* **What is required**: Your task is to copy every line of this material exactly.

-- START OF Dataset section --

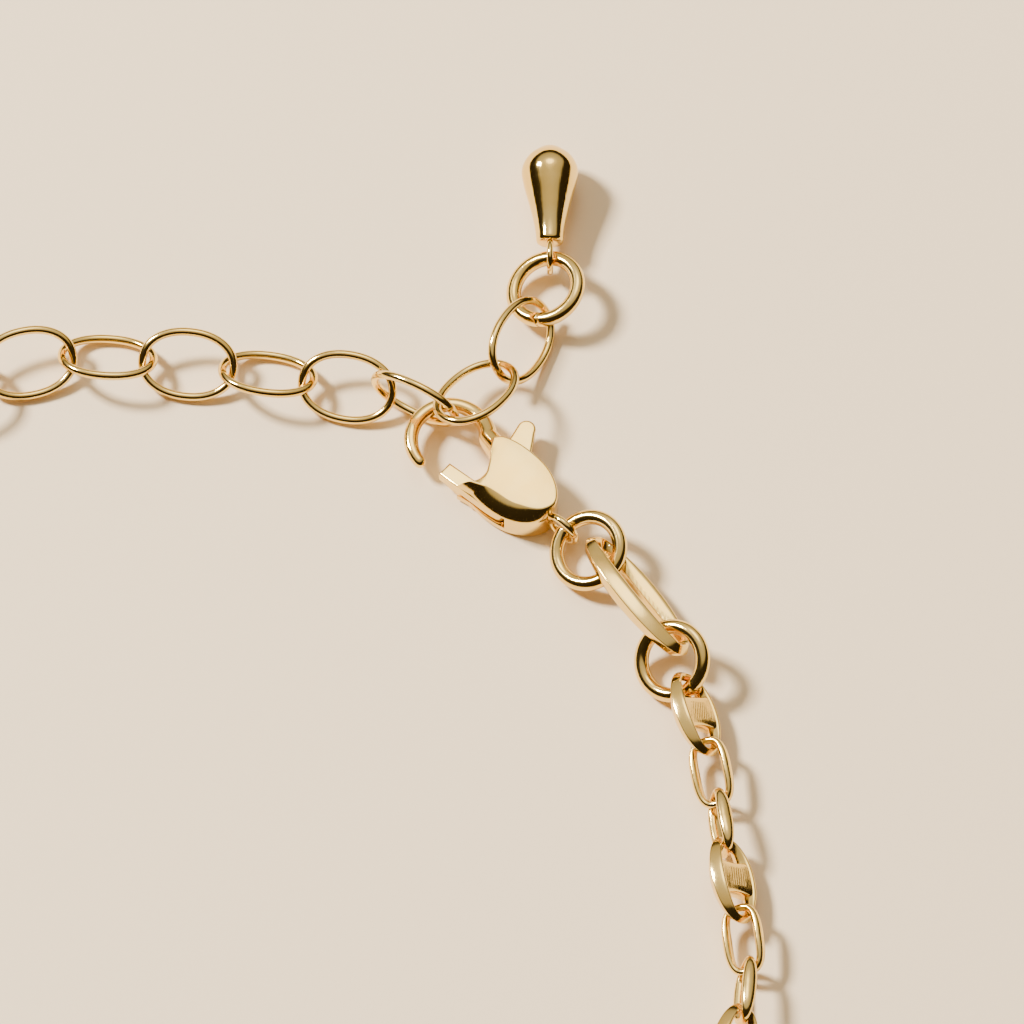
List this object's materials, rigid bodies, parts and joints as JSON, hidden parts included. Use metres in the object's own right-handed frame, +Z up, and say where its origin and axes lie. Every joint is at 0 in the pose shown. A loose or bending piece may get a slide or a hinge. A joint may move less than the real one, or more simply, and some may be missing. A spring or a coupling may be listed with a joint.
{
  "type": "link bracelet",
  "caption": "Fine gold link bracelet lying fastened: mariner and oval chain links, lobster clasp, oval-link extender and a teardrop end drop.",
  "frame": {"origin": "middle of the bounding box at the surface that the bracelet lies on", "axes": "+Z up from that surface, +Y along the longest extent towards the end drop, +X to the clasp's side"},
  "size_m": [0.0566, 0.0718, 0.004],
  "materials": {
    "gold_clasp": "polished gold",
    "gold_connector": "polished gold",
    "gold_drop": "polished gold",
    "gold_lever": "polished gold",
    "gold_mariner": "polished gold",
    "gold_oval": "polished gold",
    "gold_pin": "polished gold",
    "gold_ring": "polished gold",
    "gold_small": "polished gold"
  },
  "bodies": {
    "bracelet": {"clasp_body": "gold_clasp", "clasp_pin": "gold_pin", "connector": "gold_connector", "drop_ring": "gold_ring", "extender_link_01": "gold_oval", "extender_link_02": "gold_oval", "extender_link_03": "gold_oval", "extender_link_04": "gold_oval", "extender_link_05": "gold_oval", "extender_link_06": "gold_oval", "extender_link_07": "gold_oval", "extender_link_08": "gold_oval", "extender_link_09": "gold_oval", "extender_link_10": "gold_oval", "extender_link_11": "gold_oval", "far_connector": "gold_connector", "far_jump_ring_01": "gold_ring", "far_jump_ring_02": "gold_ring", "jump_ring_1": "gold_ring", "jump_ring_2": "gold_ring", "mariner_link_01": "gold_mariner", "mariner_link_02": "gold_mariner", "mariner_link_03": "gold_mariner", "mariner_link_04": "gold_mariner", "mariner_link_05": "gold_mariner", "mariner_link_06": "gold_mariner", "mariner_link_07": "gold_mariner", "mariner_link_08": "gold_mariner", "mariner_link_09": "gold_mariner", "mariner_link_10": "gold_mariner", "mariner_link_11": "gold_mariner", "mariner_link_12": "gold_mariner", "small_link_01": "gold_small", "small_link_02": "gold_small", "small_link_03": "gold_small", "small_link_04": "gold_small", "small_link_05": "gold_small", "small_link_06": "gold_small", "small_link_07": "gold_small", "small_link_08": "gold_small", "small_link_09": "gold_small", "small_link_10": "gold_small", "small_link_11": "gold_small", "small_link_12": "gold_small", "small_link_13": "gold_small", "small_link_14": "gold_small", "small_link_15": "gold_small", "small_link_16": "gold_small", "small_link_17": "gold_small", "small_link_18": "gold_small", "small_link_19": "gold_small", "small_link_20": "gold_small", "small_link_21": "gold_small", "small_link_22": "gold_small", "teardrop": "gold_drop"},
    "lever": {"clasp_lever": "gold_lever"}
  },
  "joints": [
    {"name": "clasp_lever_hinge", "type": "hinge", "parent": "bracelet", "child": "lever", "pos_m": [0.01494, 0.01588, 0.00115], "axis": [0, 0, -1], "range_deg": [0, 22], "stiffness_Nm_per_rad": 0.002, "springref_deg": -11.46}
  ]
}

-- END OF Dataset section --

* **Task response**:
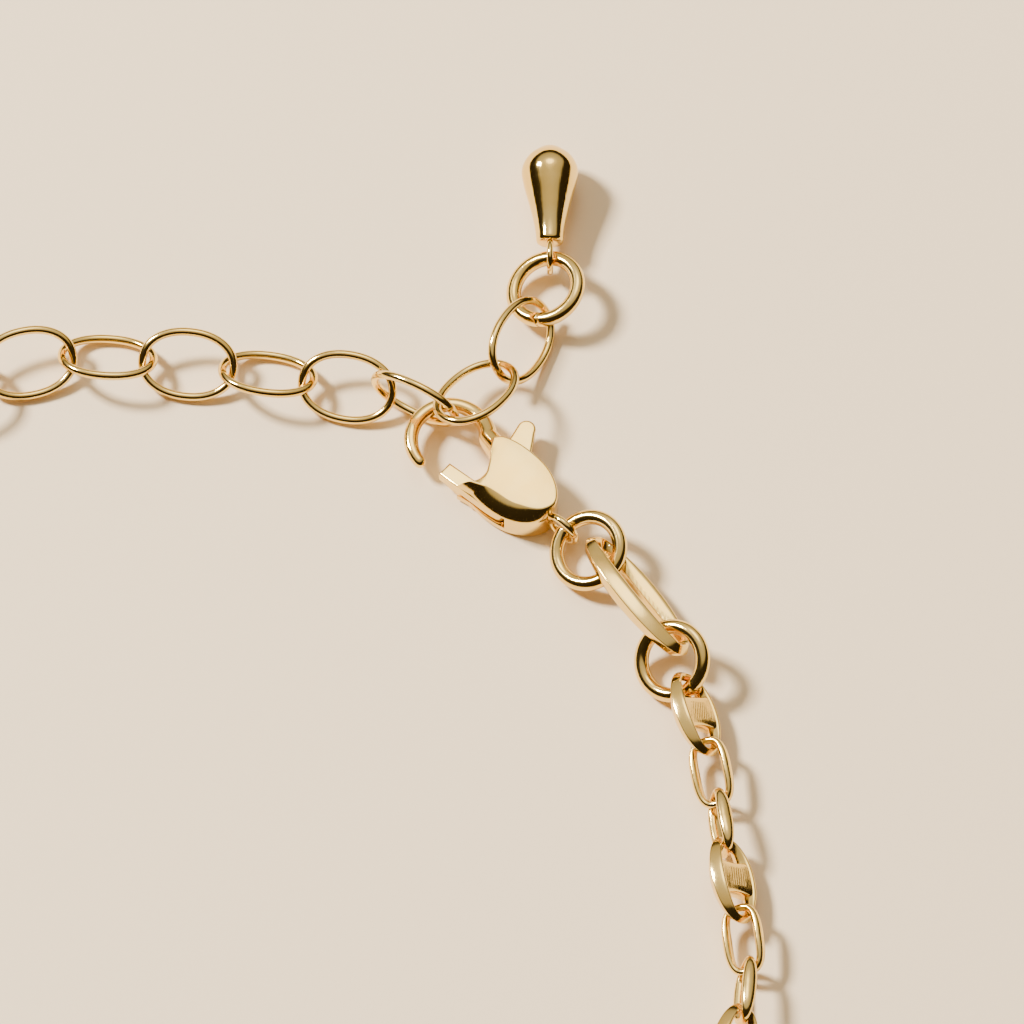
List this object's materials, rigid bodies, parts and joints as JSON, hidden parts included. Use metres in the object's own right-handed frame, +Z up, and say where its origin and axes lie. Every joint is at 0 in the pose shown. A loose or bending piece may get a slide or a hinge. A joint may move less than the real one, or more simply, and some may be missing. A spring or a coupling may be listed with a joint.
{
  "type": "link bracelet",
  "caption": "Fine gold link bracelet lying fastened: mariner and oval chain links, lobster clasp, oval-link extender and a teardrop end drop.",
  "frame": {"origin": "middle of the bounding box at the surface that the bracelet lies on", "axes": "+Z up from that surface, +Y along the longest extent towards the end drop, +X to the clasp's side"},
  "size_m": [0.0566, 0.0718, 0.004],
  "materials": {
    "gold_clasp": "polished gold",
    "gold_connector": "polished gold",
    "gold_drop": "polished gold",
    "gold_lever": "polished gold",
    "gold_mariner": "polished gold",
    "gold_oval": "polished gold",
    "gold_pin": "polished gold",
    "gold_ring": "polished gold",
    "gold_small": "polished gold"
  },
  "bodies": {
    "bracelet": {"clasp_body": "gold_clasp", "clasp_pin": "gold_pin", "connector": "gold_connector", "drop_ring": "gold_ring", "extender_link_01": "gold_oval", "extender_link_02": "gold_oval", "extender_link_03": "gold_oval", "extender_link_04": "gold_oval", "extender_link_05": "gold_oval", "extender_link_06": "gold_oval", "extender_link_07": "gold_oval", "extender_link_08": "gold_oval", "extender_link_09": "gold_oval", "extender_link_10": "gold_oval", "extender_link_11": "gold_oval", "far_connector": "gold_connector", "far_jump_ring_01": "gold_ring", "far_jump_ring_02": "gold_ring", "jump_ring_1": "gold_ring", "jump_ring_2": "gold_ring", "mariner_link_01": "gold_mariner", "mariner_link_02": "gold_mariner", "mariner_link_03": "gold_mariner", "mariner_link_04": "gold_mariner", "mariner_link_05": "gold_mariner", "mariner_link_06": "gold_mariner", "mariner_link_07": "gold_mariner", "mariner_link_08": "gold_mariner", "mariner_link_09": "gold_mariner", "mariner_link_10": "gold_mariner", "mariner_link_11": "gold_mariner", "mariner_link_12": "gold_mariner", "small_link_01": "gold_small", "small_link_02": "gold_small", "small_link_03": "gold_small", "small_link_04": "gold_small", "small_link_05": "gold_small", "small_link_06": "gold_small", "small_link_07": "gold_small", "small_link_08": "gold_small", "small_link_09": "gold_small", "small_link_10": "gold_small", "small_link_11": "gold_small", "small_link_12": "gold_small", "small_link_13": "gold_small", "small_link_14": "gold_small", "small_link_15": "gold_small", "small_link_16": "gold_small", "small_link_17": "gold_small", "small_link_18": "gold_small", "small_link_19": "gold_small", "small_link_20": "gold_small", "small_link_21": "gold_small", "small_link_22": "gold_small", "teardrop": "gold_drop"},
    "lever": {"clasp_lever": "gold_lever"}
  },
  "joints": [
    {"name": "clasp_lever_hinge", "type": "hinge", "parent": "bracelet", "child": "lever", "pos_m": [0.01494, 0.01588, 0.00115], "axis": [0, 0, -1], "range_deg": [0, 22], "stiffness_Nm_per_rad": 0.002, "springref_deg": -11.46}
  ]
}